At a couple of other schools, the teachers couldn't have been more engaging, almost pouncing on us as soon as we walked into a room, telling us all about their dept, talking to my son - making him feel really at home - they were also friendly with existing pupils too.
It was one of the latter we chose, and how right we were. My son has found the teachers to be really approachable (in general, obviously some aren't) which has been very important. The pastoral care has turned out to be exceptional with any problems sorted almost straight away. He tells us most teachers are really friendly and chatty, in and out of the classrooms.
If you can visit on a school day, see if your tour guide lets you see class changeover in progress, or if you are swiftly ushered out of the way ' because it's changeover. You can gain a lot of ideas about behaviour then. Also look at how engaged kids are in class, whether higher set classes are larger in size, how keen teachers are to see you. Are all the kids in smart uniform, or just the ones handpicked to take you round. At one school, I was told, we don't want to tire you out, so we won't take you up the stairs to the first floor!!!! I insisted, I was curious as to what they were hiding!

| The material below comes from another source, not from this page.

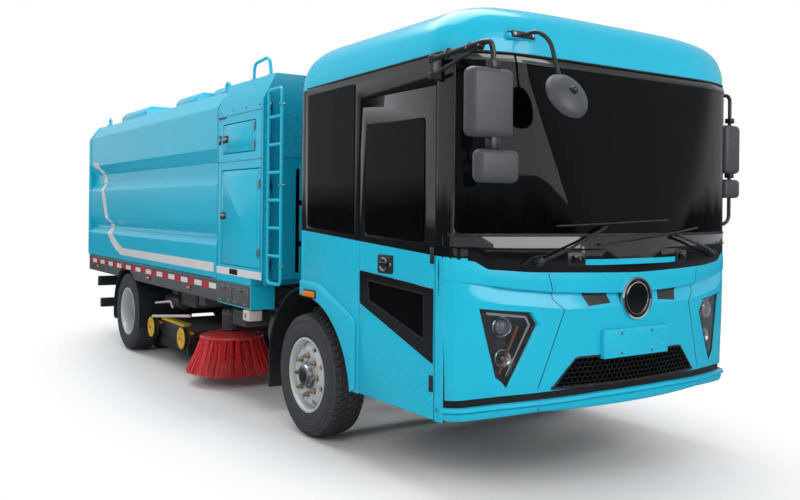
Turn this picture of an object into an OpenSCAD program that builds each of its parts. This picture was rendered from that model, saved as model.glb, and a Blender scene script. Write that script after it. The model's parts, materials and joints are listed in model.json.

thank you. yes interestingly out of the two we looked round (and will be revisiting), one had a really good welcoming atmosphere at the open evening and the other erm didn't. Some teachers were great but others ignored us even when we were the only ones in the room. I wasn't impressed. wouldnt have thought about trying to see a lesson changeover. actually the guided tour times do go over a time with a lesson changeover looking at the timetable on the website so unless everyone has a double lesson at that time hopefully we will see that.